Bobby’s funeral was by turns difficult and inspiring. The wife of thirty years he married when he was a single father spoke of his quiet and unfailing love for her, and of how he told her when he proposed that he wasn’t looking for a mother for his children. They were his responsibility. He was looking for a wife. All five of his kids expressed their sorrow at losing their go-to guy, their rock. They lauded his acceptance of each of them as they were, not as he wished them to be. How his quiet kindness and complete dependability reflected his mother Nicky, who was most certainly the foundation of our entire extended family.  One of Bob’s grandsons paid a heartfelt tribute to a grandfather who called him his buddy as well as his grandson. One of Bob’s and my cousins played a breathtaking and beautiful “I Know You Rider” on the guitar with a broken finger. Lots of people who loved Bobby stood up and spoke for him. We’re all mostly Italians, and the tears fell like rain, sometimes through bright smiles.
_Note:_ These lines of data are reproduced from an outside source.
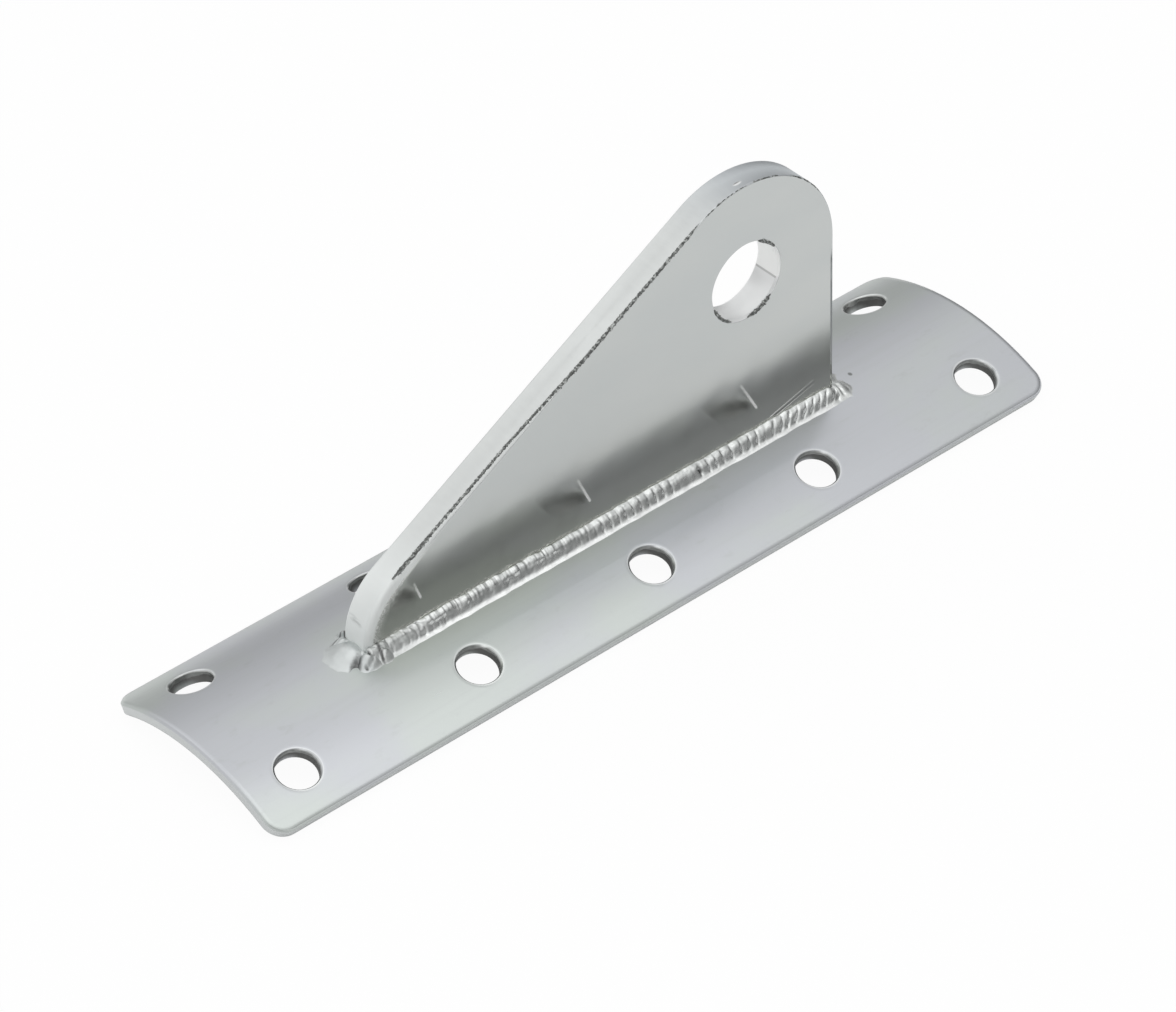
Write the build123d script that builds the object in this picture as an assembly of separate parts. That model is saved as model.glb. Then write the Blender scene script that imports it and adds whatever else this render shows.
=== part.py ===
from build123d import *

import os
from math import asin, cos, degrees, radians, sin, sqrt

# Mast vang collar: a rolled plate for the mast wall, a tang for the vang pin, and the weld between them.
# It lies as it rests on a table, hollow side down, on the two long edges of its plate.
# +X runs along the mast towards the heel of the tang, +Z points away from the mast, and the origin
# is on the table under the middle of the plate. All sizes are in millimetres.

# Base plate: a strip of stainless steel, punched flat and then rolled to the curve of the mast
plate_length = 150.0
plate_width = 40.6              # width of the strip, measured round its outer face
plate_thickness = 2.0
plate_outer_radius = 40.8
plate_corner_radius = 3.3
plate_edge_bevel = 0.3

# Fastener holes: two straight rows, square to the rolled face
hole_columns = 5
hole_diameter = 6.6
hole_end_margin = 9.2           # from the end of the plate to the middle of the first hole
hole_side_margin = 7.6          # from the side of the plate, measured round its outer face
hole_rim_bevel = 0.3

# Tang: a plate cut to a teardrop and stood on edge along the crown of the base plate
tang_thickness = 5.0
tang_head_radius = 17.25
tang_slant_angle = 30.0
tang_nose_radius = 12.0
tang_nose_from_middle = 45.4
tang_edge_bevel = 0.25
pin_hole_diameter = 12.9
pin_hole_from_middle = 28.0
pin_hole_height = 30.0          # above the crown of the base plate
pin_hole_rim_bevel = 0.35

# Weld: one fillet bead along each side of the tang, closed by dabs round its nose and its heel
weld_leg = 2.1
weld_axis_inset = 1.0           # how far inside both plates the bead's own axis lies
bead_overrun = 0.5              # how far each bead runs past the ends of the tang, under the dabs
ripple_pitch = 1.5
ripple_depth = 0.2
ripple_rise_share = 0.25        # share of each ripple that climbs to its crest
nose_dab_radius = 2.5
nose_dab_reach = 1.7            # from the nose of the tang to the middle of the leading dab
heel_dab_radius = 2.3
heel_dab_reach = 0.8
dab_sink = 0.7                  # depth of a dab's centre below the plate's outer face
side_dab_gap = 0.5              # from the side of the tang to the middle of a side dab

plate_inner_radius = plate_outer_radius - plate_thickness
edge_angle = degrees(plate_width / 2 / plate_outer_radius)
row_angle = degrees((plate_width / 2 - hole_side_margin) / plate_outer_radius)
hole_spacing = (plate_length - 2 * hole_end_margin) / (hole_columns - 1)

# The plate rests on the bevels of its two lower edges, which sets the height of the axis it is rolled to
inner_arris_angle = radians(edge_angle) - asin(plate_edge_bevel / plate_inner_radius)
inner_arris_drop = plate_inner_radius * cos(inner_arris_angle)
side_arris_drop = (plate_inner_radius + plate_edge_bevel) * cos(radians(edge_angle))
roll_axis_height = -min(inner_arris_drop, side_arris_drop)
crown_height = roll_axis_height + plate_outer_radius

tang_nose = -tang_nose_from_middle
tang_heel = pin_hole_from_middle + tang_head_radius
pin_centre = Vector(pin_hole_from_middle, 0, crown_height + pin_hole_height)


def outer_face_height(y):
    """Height of the plate's outer face at a distance y from its middle line."""
    return roll_axis_height + sqrt(plate_outer_radius ** 2 - y ** 2)


def roll_cylinder(radius):
    """Solid cylinder as long as the plate, about the axis that the plate is rolled to."""
    return Location((0, 0, roll_axis_height), (0, 90, 0)) * Cylinder(radius, plate_length)


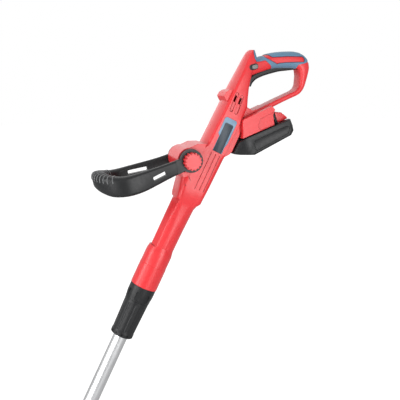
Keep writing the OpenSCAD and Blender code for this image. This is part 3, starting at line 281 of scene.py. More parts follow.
rubbers = {
    "blueSoft": {"colour": (0.105, 0.215, 0.325), "deep": (0.018, 0.045, 0.08), "edgeShading": (0.22, 0.36, 0.48),
                 "rough": (0.5, 0.62), "grain": 1100.0, "depth": 0.00004, "round": 0.0006,
                 "sheen": 0.2, "slot": "blue_soft"},
    "cableBlack": {"colour": (0.018, 0.018, 0.019), "deep": (0.006, 0.006, 0.006), "edgeShading": (0.06, 0.06, 0.06),
                   "rough": (0.5, 0.65), "grain": 700.0, "depth": 0.00004, "round": 0.0004,
                   "sheen": 0.1, "slot": "cable_black"},
}
# how dark the slow tint goes and how strongly the painted highlight shows on edges
plasticTintAndEdgeLight = {"tint": 0.93, "edgeLightAmount": 0.3}
rubberTintAndEdgeLight = {"tint": 0.88, "edgeLightAmount": 0.4, "sheenSpread": 0.4}


def makeMoulded(name, look, tintAndEdgeLight):
    material, tree, shader = startMaterial(name, look)
    grain = placeGroup(tree, mouldGrain, grainSize=look["grain"])
    edgeShading = placeGroup(tree, edgeLightAndShade, roundTo=look["round"], amount=tintAndEdgeLight["edgeLightAmount"])
    tinted = tuple(channel * tintAndEdgeLight["tint"] for channel in look["colour"])
    colour = mixColour(tree, grain["tint"], look["colour"], tinted)
    # the lighter colour is a painted highlight on edges, the darker one painted shade in creases
    colour = mixColour(tree, edgeShading["edge"], colour, look["edgeShading"])
    colour = mixColour(tree, edgeShading["creaseShade"], colour, look["deep"])
    dressShader(tree, shader, look, colour, grain["sheenMask"], grain["height"], edgeShading["rounded"])
    return material, shader


def makePlastic(name, look):
    material, shader = makeMoulded(name, look, plasticTintAndEdgeLight)
    shader.inputs["Specular IOR Level"].default_value = look["sheenLevel"]
    return material


def makeRubber(name, look):
    material, shader = makeMoulded(name, look, rubberTintAndEdgeLight)
    shader.inputs["Sheen Weight"].default_value = look["sheen"]
    shader.inputs["Sheen Roughness"].default_value = rubberTintAndEdgeLight["sheenSpread"]
    return material


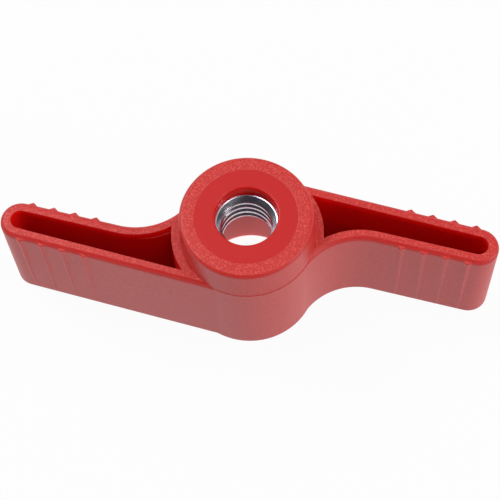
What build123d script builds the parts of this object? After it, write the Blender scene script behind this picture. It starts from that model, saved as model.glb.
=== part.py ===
from build123d import *

import os
from math import asin, atan2, degrees, radians, sqrt, tan

# A wing knob for a clamping screw: a moulded thermoplastic body with two hollow wings,
# set off to either side of the axis like a flat S, and a steel nut moulded into its hub.
# The origin is on the thread axis at the hub's far end, on which the knob stands.
# +Z points to the boss face that clamps, and +X runs along the wings. Lengths are in mm.

# Whole knob
overall_length = 66.0
wing_foot = 0.3  # from the hub's far end up to the foot of the wings
rim_height = 16.2  # from the hub's far end up to the rim of the wings
boss_height = 4.85  # from the rim up to the clamping face

# Hub and boss
hub_diameter = 18.5
parting_drop = 0.45  # from the rim down to the mould's parting plane
parting_step = 0.05  # from the hub in to the boss, on the parting plane
boss_draft_step = 0.3  # how far the boss draws in from its root to its face
boss_edge_radius = 0.6
hub_foot_radius = 0.15

# Wings
hub_reach = 9.08  # from the thread axis across to the wing's outer side, beside the hub
end_reach = 8.9  # the same at the centre of the rounded end
wing_root_width = 5.7  # where the inner flank's straight part begins
wing_end_width = 5.42  # at the centre of the rounded end
flank_start = 17.2  # where the inner flank turns in to the hub
flank_overlap = 0.01  # how far the flank's arc runs past tangent to the hub's circle
rim_radius = 0.8
wing_foot_radius = 0.15

# Pockets in the wings
side_wall = 1.38
end_wall = 1.45
root_wall = 1.0  # between the hub's circle and the pocket
floor_thickness = 1.4
pocket_draft = 0.6  # degrees
ledge_drop = 1.35  # from the rim down to the ledge on the inner flank
ledge_start = 14.5  # from the thread axis to the ledge's pointed end
ledge_turn = 3.0  # degrees by which the inner flank turns off below the ledge

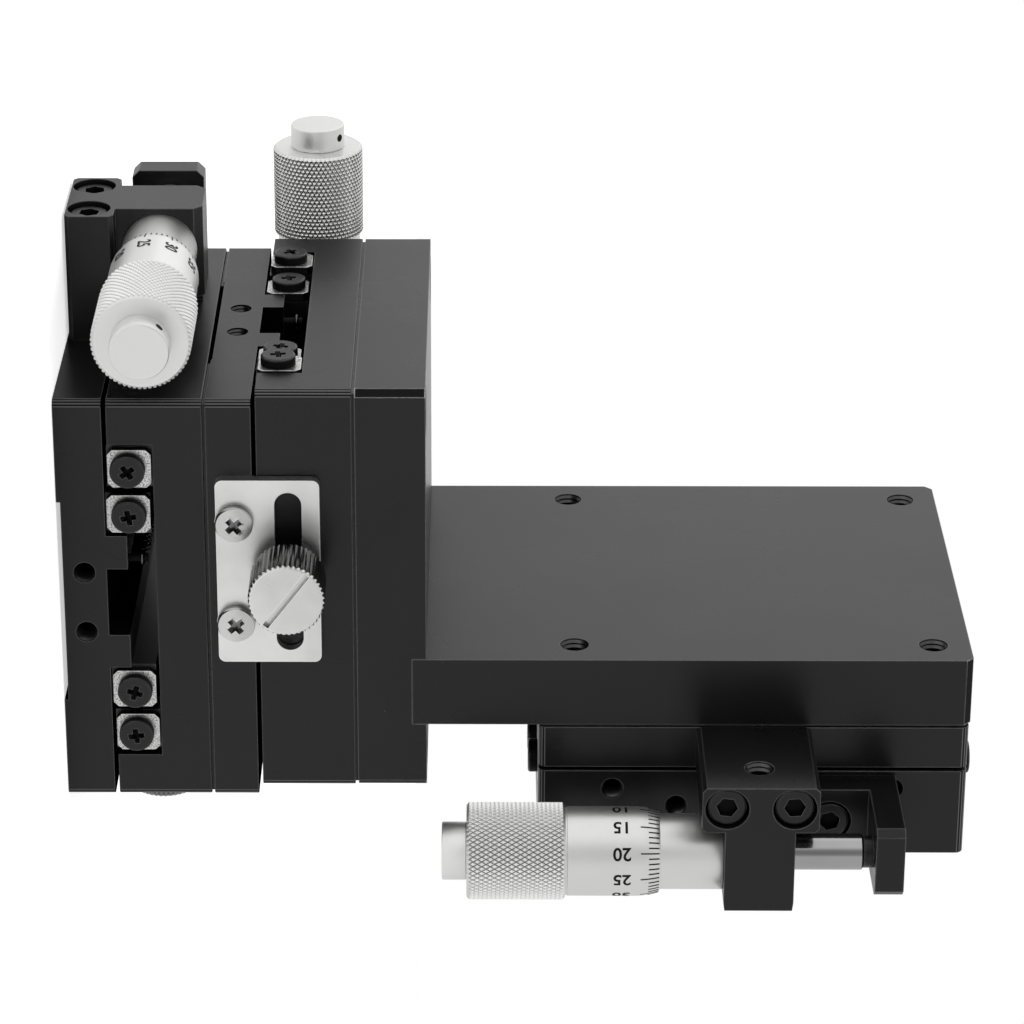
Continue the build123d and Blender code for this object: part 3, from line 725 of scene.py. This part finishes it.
# ---- plates and brackets ----
for s in STAGES:
    for part in ("base_plate", "slide_plate"):
        # The third material paints shade on faces deep inside the plate.
        dressed(f"{s}_{part}", [BLACK, CORNER, INSIDE_SHADE], shape=pick_inside)
    dressed(f"{s}_bracket", BLACK, shape=square_end if s == "z" else None)
    dressed(f"{s}_anvil", BLACK, bevel=0.15)
    dressed(f"{s}_lock_plate", NICKEL, bevel=0.15)
    for part in ("base_rails", "slide_rails"):
        repaint(f"{s}_{part}", RAIL)
    for part, mat in (("roller_cages", CAGE), ("rollers", STEEL)):
        repaint(f"{s}_{part}", mat)
for part in ("bracket_leg", "bracket_arm"):
    dressed(part, [BLACK, SAWN], shape=pick_corners)
for g in ("y_base", "y_slide", "x_slide", "z_slide"):
    # The stops' narrow sides are painted dark as shade.
    dressed(f"{g}_stops", [STOPS, STOP_SIDE_SHADE], bevel=0.12, shape=pick_large)
    # The spring pins are painted near-black as shade.
    repaint(f"{g}_spring_pins", SHADE_BLACK)


# ---- return springs ----
WIRE_R, COIL_R, EYE_R = 0.25, 0.85, 0.87
QUARTER_X = Matrix.Rotation(math.pi / 2, 4, "X")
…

Good men, good people, sink roots like trees into the soil of those they love.  The tree may get old or topple in a storm, but we all rise from the rootstock and we reach high.  When the wind blows hard, we can feel them down there nourishing us and anchoring us to bedrock.  In the coming months, Bob’s widow and children and brother will find when they instinctively seek solutions and not judgments for trouble, when they recognize irony and laugh at it, on days when they maybe feel like sleeping in but get up early to help a relative or friend hang a new set of kitchen cabinets, in silly and bawdy stories told after dinner over a few drinks, in moments when they stand tall and proclaim the truth in a loud voice, in a very low tolerance for bullshit, that Bobby has not gone anywhere. He will be in their hearts and their habits and in how they see the world as long as they are alive.

The people who teach us and care for us never really leave us. They are sort of immortal.